建通新聞社
2011/08/09
【大阪】大阪府 咲洲庁舎追加補強・大手前庁舎設計再開 9月議会に上程へ 専門家会議で方針示す
大阪府は9日の「咲洲庁舎の安全性と防災拠点のあり方等に関する専門家会議」(座長・河田惠昭関西大学教授)で、「咲洲庁舎の安全性等についての検証結果」を報告した。9月府議会に咲洲庁舎の追加補強の対策費と、現本庁舎の耐震補強に向けた設計費などを上程する方針を伝えた。さらに、咲洲庁舎では、まだ超高層で改修事例のない「中間免震補強」の実現性を、現本庁舎では、想定以上の「レベル3」への対応の必要性を検討するとした。

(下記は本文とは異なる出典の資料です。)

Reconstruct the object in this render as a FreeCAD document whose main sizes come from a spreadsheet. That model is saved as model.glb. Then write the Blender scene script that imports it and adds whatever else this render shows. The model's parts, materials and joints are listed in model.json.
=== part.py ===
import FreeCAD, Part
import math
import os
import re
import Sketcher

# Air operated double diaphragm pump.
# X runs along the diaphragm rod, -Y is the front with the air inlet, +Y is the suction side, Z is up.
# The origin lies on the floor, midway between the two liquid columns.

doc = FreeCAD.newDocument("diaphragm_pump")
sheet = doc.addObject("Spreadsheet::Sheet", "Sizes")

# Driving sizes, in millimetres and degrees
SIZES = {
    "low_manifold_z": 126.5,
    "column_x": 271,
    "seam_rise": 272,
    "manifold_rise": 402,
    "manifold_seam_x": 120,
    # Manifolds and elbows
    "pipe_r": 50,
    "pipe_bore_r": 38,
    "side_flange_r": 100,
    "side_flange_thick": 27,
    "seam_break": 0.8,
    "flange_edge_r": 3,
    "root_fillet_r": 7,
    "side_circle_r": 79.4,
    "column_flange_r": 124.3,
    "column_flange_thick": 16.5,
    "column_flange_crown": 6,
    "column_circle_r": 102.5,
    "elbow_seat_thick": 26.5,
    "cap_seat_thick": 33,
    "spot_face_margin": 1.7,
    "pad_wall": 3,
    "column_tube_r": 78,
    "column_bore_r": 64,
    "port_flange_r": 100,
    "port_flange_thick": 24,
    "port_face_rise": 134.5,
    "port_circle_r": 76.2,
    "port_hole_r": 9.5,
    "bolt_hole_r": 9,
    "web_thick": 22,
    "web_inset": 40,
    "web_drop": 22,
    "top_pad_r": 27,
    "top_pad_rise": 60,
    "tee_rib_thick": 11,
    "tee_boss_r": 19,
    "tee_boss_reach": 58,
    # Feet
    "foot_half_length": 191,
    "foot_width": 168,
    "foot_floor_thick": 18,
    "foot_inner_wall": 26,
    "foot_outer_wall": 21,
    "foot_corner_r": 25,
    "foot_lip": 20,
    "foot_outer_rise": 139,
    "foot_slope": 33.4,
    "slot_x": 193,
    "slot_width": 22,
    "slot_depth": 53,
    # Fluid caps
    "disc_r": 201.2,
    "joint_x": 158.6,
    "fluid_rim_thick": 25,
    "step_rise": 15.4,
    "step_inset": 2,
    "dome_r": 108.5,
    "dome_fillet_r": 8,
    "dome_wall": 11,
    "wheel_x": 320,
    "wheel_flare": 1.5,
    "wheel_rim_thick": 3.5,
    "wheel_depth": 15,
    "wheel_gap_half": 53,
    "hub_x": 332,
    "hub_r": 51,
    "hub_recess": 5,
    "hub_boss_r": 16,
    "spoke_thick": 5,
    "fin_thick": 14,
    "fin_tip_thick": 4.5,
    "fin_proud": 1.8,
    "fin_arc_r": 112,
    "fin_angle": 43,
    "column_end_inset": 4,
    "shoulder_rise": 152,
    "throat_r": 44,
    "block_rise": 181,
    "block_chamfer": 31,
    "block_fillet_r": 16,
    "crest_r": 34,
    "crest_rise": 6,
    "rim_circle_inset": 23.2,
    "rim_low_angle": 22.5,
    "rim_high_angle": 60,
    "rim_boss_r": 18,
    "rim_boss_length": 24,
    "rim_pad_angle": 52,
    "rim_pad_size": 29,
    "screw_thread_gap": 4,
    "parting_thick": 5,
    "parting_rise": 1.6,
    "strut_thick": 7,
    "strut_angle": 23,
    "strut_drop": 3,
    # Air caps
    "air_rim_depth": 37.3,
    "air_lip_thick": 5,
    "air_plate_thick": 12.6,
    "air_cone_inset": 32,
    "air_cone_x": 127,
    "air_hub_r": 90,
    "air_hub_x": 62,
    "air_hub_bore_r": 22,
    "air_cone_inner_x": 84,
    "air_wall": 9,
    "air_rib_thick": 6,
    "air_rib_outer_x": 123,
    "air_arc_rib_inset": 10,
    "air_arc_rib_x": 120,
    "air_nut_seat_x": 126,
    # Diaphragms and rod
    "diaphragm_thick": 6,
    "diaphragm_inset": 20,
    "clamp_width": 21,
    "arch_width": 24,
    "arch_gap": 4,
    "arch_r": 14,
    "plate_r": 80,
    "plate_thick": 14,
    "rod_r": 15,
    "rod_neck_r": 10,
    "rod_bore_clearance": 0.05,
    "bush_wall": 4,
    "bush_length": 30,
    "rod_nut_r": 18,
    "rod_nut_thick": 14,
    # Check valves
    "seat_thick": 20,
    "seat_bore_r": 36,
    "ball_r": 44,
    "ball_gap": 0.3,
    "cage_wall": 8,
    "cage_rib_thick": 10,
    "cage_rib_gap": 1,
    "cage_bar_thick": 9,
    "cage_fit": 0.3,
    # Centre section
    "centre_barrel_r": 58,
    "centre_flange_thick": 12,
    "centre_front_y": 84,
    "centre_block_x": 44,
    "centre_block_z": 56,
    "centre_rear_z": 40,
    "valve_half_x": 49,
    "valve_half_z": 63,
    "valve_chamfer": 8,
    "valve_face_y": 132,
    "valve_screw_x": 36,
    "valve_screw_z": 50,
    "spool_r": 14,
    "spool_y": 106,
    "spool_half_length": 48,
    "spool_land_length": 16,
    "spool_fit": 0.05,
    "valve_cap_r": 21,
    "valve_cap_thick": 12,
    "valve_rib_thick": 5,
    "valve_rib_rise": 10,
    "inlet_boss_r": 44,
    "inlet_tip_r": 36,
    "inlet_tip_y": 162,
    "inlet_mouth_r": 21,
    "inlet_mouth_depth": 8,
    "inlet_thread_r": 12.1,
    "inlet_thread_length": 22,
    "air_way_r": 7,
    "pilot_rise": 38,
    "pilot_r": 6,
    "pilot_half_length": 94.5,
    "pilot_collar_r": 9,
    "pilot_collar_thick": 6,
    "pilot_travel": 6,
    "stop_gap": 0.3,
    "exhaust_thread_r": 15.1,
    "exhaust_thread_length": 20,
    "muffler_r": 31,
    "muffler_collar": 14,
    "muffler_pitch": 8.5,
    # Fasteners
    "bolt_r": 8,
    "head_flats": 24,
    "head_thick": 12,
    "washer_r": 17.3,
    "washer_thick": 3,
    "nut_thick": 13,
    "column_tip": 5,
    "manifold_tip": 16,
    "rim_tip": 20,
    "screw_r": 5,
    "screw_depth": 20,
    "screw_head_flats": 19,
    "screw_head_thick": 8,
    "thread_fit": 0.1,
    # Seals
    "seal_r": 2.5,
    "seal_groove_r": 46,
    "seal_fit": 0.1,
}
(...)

専門家会議は、防災拠点の在り方などについて、専門家から助言を受けるために府が設置。今回、これまでの意見を踏まえて、府としての方向性を定めた。
咲洲庁舎(旧WTC、大阪市住之江区)では、長周期地震動対策として、2011年度当初予算で約23億2,000万円を予算化(債務負担行為)。オイルダンパー40台・鋼材系ダンパー112台の設置、水槽・エレベーター対策、発電機設置を行う計画だった。さらに、東日本大震災の被害を受けて、オイルダンパー144台の設置(約7億円)を追加。
今回、専門家会議での指摘を参考に、オイルダンパーの追加と、低層階での一部柱・ブレース補強を実施する計画。追加費用は約18億円にのぼる。
加えて、短辺方向の振幅軽減に有効な中間層免震を24階部分で検討する。同方式ではエレベーターの改修などを含めて約130億円の経費が必要。また、委員からは建物の階数を減らす「減築」の提案があり、今後の検討材料とする。
一方、現本庁舎(大阪市中央区)では、現在の法基準(レベル2)で耐震補強の基本設計(概算事業費約79億円)まで作成したが、現在は凍結状態。今回、大地震への早期対応として、設計を再開するほか、想定以上の地震動(レベル3)への対応も検討する。